The government authorized the army Monday to take charge of security in Lebanon’s second-largest city of Tripoli for six months following deadly sectarian clashes by rival sides stemming from the civil war in neighboring Syria.
Many fear that the violence in Tripoli — only 18 miles from the Syrian border — could tip the rest of Lebanon back toward chaos. At least 12 people were killed and more than 100 wounded in the latest fighting that broke out Saturday.

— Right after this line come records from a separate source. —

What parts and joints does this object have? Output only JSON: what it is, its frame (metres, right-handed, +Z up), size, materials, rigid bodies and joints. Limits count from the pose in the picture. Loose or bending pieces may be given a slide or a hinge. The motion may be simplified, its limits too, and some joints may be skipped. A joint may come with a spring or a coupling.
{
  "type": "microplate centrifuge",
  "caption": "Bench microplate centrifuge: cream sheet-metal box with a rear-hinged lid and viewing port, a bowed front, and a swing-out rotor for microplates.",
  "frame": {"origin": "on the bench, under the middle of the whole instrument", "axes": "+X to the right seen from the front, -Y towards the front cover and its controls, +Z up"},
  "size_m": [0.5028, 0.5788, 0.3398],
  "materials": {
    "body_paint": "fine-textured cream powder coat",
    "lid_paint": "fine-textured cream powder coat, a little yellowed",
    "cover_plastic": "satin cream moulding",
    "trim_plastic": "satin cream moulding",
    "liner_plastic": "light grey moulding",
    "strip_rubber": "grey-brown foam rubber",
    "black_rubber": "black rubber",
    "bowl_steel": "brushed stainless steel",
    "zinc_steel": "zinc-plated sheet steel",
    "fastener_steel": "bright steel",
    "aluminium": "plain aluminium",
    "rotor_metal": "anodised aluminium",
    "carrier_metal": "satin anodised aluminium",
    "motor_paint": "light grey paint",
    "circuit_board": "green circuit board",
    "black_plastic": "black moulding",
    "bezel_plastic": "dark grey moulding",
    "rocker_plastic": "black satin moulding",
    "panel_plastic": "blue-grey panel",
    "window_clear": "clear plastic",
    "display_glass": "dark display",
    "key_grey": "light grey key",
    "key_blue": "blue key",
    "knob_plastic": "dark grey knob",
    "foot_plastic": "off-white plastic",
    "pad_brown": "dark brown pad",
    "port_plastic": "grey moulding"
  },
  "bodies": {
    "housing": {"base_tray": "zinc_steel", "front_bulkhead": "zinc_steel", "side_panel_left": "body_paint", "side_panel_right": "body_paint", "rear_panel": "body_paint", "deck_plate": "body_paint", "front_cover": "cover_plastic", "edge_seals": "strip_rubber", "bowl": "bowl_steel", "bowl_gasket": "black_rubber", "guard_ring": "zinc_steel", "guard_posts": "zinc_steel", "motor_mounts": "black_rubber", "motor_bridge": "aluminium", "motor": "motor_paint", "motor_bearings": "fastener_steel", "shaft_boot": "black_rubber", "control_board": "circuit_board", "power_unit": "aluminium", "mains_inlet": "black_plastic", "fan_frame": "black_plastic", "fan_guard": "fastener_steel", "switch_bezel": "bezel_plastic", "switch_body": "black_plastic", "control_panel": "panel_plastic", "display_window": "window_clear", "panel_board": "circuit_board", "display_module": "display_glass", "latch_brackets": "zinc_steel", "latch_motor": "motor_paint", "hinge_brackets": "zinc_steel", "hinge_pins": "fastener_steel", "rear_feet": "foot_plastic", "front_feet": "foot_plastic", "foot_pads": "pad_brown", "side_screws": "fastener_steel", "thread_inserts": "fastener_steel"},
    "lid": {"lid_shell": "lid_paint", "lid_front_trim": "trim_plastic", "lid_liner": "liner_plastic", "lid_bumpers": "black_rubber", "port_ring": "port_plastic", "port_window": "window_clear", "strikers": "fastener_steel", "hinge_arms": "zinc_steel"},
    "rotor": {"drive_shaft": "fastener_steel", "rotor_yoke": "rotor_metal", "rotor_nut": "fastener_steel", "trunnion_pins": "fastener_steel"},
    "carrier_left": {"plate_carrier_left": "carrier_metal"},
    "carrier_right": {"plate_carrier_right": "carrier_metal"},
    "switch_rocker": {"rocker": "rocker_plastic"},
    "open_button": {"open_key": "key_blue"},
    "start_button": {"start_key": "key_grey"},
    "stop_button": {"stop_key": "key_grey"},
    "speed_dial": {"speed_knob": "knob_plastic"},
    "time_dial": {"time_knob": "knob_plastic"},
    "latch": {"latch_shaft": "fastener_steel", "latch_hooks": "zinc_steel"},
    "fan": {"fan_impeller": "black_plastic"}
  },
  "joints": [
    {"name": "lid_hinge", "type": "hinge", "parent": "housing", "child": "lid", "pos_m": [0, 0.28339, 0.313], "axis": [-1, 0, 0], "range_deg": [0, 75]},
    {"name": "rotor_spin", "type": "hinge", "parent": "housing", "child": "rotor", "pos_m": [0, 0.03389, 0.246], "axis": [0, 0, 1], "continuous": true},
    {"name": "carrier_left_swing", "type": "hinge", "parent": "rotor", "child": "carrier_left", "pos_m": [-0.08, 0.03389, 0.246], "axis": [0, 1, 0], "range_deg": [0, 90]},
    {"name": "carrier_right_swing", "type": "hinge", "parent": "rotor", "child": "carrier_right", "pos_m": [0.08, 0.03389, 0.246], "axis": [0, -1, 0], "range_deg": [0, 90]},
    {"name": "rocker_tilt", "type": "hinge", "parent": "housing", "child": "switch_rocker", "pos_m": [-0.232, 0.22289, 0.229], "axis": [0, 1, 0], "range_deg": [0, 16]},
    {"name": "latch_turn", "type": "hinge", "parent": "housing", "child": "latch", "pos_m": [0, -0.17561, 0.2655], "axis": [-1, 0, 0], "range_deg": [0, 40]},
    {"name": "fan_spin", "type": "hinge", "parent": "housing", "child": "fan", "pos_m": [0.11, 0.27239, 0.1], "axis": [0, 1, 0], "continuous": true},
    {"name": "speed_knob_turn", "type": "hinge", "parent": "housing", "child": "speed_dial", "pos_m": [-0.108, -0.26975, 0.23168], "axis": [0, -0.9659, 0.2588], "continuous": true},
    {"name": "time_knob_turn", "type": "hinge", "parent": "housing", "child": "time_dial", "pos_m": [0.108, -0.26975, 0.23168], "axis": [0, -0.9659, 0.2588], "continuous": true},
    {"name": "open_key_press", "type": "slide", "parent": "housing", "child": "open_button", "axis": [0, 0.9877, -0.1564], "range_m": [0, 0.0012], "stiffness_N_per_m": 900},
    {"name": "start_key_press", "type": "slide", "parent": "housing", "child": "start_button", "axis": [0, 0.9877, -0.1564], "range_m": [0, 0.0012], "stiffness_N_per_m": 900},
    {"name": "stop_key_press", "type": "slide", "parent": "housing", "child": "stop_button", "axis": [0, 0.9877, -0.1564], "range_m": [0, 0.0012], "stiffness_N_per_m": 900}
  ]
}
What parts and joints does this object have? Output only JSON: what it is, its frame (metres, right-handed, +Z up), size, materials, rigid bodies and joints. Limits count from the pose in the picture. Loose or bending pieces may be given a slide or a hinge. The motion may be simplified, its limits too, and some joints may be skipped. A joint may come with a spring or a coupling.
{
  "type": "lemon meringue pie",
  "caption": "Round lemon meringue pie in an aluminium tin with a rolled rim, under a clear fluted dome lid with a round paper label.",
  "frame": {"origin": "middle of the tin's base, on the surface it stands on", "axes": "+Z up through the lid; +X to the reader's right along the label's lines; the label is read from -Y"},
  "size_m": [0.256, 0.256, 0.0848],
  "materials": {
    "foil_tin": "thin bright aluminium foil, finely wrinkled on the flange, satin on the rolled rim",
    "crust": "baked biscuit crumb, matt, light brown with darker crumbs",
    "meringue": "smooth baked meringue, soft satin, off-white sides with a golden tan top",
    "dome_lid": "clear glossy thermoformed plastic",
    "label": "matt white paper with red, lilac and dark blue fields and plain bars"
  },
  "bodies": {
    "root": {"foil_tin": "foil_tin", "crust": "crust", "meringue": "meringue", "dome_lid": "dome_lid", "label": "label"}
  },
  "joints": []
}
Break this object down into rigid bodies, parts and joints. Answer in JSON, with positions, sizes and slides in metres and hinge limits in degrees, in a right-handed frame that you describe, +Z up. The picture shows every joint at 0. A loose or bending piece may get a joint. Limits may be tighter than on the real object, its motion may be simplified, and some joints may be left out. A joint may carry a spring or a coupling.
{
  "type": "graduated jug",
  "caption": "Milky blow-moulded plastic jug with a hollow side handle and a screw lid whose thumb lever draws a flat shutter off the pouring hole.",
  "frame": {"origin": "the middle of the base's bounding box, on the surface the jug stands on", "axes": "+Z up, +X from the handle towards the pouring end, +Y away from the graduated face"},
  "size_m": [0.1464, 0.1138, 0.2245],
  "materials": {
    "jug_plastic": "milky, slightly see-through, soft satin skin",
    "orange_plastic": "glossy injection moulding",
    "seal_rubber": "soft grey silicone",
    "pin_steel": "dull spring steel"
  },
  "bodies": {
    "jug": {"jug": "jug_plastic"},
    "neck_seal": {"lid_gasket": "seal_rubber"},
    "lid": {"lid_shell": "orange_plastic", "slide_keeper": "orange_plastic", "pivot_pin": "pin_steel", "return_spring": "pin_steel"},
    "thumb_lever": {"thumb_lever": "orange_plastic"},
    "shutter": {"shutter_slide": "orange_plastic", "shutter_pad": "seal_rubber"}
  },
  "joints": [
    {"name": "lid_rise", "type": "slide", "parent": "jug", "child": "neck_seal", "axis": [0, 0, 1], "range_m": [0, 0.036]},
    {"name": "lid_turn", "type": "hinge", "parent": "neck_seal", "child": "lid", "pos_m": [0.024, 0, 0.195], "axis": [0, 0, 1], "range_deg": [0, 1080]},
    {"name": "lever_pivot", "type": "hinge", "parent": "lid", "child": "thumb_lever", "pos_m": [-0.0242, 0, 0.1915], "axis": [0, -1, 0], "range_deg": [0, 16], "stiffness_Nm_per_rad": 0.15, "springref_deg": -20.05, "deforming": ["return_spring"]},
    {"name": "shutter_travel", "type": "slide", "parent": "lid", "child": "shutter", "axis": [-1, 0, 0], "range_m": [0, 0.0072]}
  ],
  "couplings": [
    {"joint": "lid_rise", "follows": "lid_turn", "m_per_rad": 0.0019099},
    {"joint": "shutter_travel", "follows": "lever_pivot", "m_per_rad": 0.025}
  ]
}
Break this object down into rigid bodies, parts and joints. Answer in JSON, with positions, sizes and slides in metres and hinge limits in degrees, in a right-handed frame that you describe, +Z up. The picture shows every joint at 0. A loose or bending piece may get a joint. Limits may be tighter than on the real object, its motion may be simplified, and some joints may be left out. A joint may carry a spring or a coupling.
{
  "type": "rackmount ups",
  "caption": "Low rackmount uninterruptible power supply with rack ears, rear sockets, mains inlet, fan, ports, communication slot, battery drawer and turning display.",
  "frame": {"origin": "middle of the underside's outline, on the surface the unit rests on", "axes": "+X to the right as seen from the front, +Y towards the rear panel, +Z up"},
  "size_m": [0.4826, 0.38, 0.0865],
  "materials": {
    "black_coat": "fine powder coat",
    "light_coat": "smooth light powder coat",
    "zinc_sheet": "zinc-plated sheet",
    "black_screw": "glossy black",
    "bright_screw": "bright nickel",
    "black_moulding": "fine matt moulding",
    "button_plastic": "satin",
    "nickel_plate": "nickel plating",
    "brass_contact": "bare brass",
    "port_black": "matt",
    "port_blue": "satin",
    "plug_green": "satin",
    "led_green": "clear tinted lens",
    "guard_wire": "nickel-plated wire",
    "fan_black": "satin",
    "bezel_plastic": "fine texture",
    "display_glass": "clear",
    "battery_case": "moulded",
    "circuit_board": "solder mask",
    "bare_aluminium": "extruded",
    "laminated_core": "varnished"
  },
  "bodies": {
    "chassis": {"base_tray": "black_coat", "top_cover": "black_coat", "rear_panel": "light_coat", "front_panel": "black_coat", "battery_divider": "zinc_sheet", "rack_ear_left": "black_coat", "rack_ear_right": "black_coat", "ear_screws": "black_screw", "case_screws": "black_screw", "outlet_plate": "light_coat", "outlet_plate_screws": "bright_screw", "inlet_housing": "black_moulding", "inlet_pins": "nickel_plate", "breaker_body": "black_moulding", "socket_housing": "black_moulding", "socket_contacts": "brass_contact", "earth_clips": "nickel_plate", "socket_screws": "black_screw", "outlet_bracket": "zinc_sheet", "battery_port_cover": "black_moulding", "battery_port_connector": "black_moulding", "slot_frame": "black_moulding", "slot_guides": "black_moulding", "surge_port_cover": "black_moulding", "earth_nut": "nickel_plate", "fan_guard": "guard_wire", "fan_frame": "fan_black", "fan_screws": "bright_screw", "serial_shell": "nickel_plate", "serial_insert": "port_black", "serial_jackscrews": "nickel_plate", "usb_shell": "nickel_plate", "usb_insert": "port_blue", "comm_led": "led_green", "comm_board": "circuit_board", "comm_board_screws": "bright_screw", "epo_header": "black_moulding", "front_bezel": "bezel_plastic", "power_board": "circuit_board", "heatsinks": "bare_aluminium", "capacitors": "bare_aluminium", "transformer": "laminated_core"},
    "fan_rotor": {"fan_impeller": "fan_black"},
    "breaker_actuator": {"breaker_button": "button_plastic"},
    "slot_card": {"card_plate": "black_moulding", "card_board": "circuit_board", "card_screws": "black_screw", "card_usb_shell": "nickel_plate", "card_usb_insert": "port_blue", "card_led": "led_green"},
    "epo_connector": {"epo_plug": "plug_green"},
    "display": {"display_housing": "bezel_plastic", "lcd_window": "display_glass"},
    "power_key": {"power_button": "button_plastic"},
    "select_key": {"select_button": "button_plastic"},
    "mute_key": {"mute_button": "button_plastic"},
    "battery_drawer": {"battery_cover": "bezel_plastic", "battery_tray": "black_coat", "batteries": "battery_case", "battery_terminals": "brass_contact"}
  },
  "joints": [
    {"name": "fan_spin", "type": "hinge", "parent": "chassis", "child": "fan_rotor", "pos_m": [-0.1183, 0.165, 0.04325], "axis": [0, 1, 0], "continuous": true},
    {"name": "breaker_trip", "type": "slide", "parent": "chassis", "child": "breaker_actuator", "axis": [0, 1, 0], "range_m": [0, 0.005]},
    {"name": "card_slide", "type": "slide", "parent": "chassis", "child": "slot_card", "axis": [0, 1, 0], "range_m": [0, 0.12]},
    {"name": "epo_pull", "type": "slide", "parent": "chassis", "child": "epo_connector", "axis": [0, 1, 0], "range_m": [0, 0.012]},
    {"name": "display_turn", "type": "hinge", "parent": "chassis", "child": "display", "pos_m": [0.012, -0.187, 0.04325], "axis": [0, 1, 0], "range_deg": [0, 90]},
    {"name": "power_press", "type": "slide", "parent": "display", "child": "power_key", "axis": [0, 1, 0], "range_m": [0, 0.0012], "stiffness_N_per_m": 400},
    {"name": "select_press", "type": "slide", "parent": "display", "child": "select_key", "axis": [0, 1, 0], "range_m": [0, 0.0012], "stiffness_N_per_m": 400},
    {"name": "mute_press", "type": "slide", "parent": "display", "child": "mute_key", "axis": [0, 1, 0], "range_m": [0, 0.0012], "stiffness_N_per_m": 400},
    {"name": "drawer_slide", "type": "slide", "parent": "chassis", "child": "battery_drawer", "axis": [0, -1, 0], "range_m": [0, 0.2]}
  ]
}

The decision by caretaker Prime Minister Najib Mikati after a high-level security meeting at the presidential palace is meant to allay fears that the fighting was spreading out of control in the northern port city. But the army is weak and has been largely unable to stop the violence. Dozens of soldiers have been killed and wounded in Tripoli this year, often caught in the crossfire between rival gunmen.
Sectarian clashes linked to the war in Syria often flare in Tripoli between supporters and opponents of Syrian President Bashar Assad.
Lebanon is divided into a patchwork of sects, including Sunnis, Shiites and Christians. Syria’s rebels are dominated by its Sunni Muslim majority, and Lebanese Sunnis mostly support their brethren across the border, while Lebanese Shiites have staked their future with the Assad regime. The Lebanese Shiite group Hizbullah has played a critical role in recent battlefield victories for forces loyal to Assad.
The fighting in Tripoli is concentrated between two impoverished, rival neighborhoods. The Bab Tabbaneh district is largely Sunni Muslim, as are most of the Syrian rebels fighting Assad’s rule. Residents of Jabal Mohsen, a neighborhood perched on a hill, are mostly from his Alawite sect, an offshoot of Shiite Islam.
But the violence in recent days has taken a more ominous turn, spreading to include other parts of Tripoli as snipers took up positions on rooftops, and gunbattles and rocket fire raged out of control.
Meanwhile Monday, the U.N.’s top human rights official said a growing body of evidence collected by U.N. investigators points to the involvement of senior Syrian officials, including Assad, in crimes against humanity and war crimes.
Navi Pillay, who heads the U.N. Office of the High Commissioner for Human Rights, said “the scale and viciousness of the abuses being perpetrated by elements on both sides almost defies belief.” She said the abuses — including suspected massacres, chemical attacks, and torture are being well-documented by an expert U.N. panel of investigators.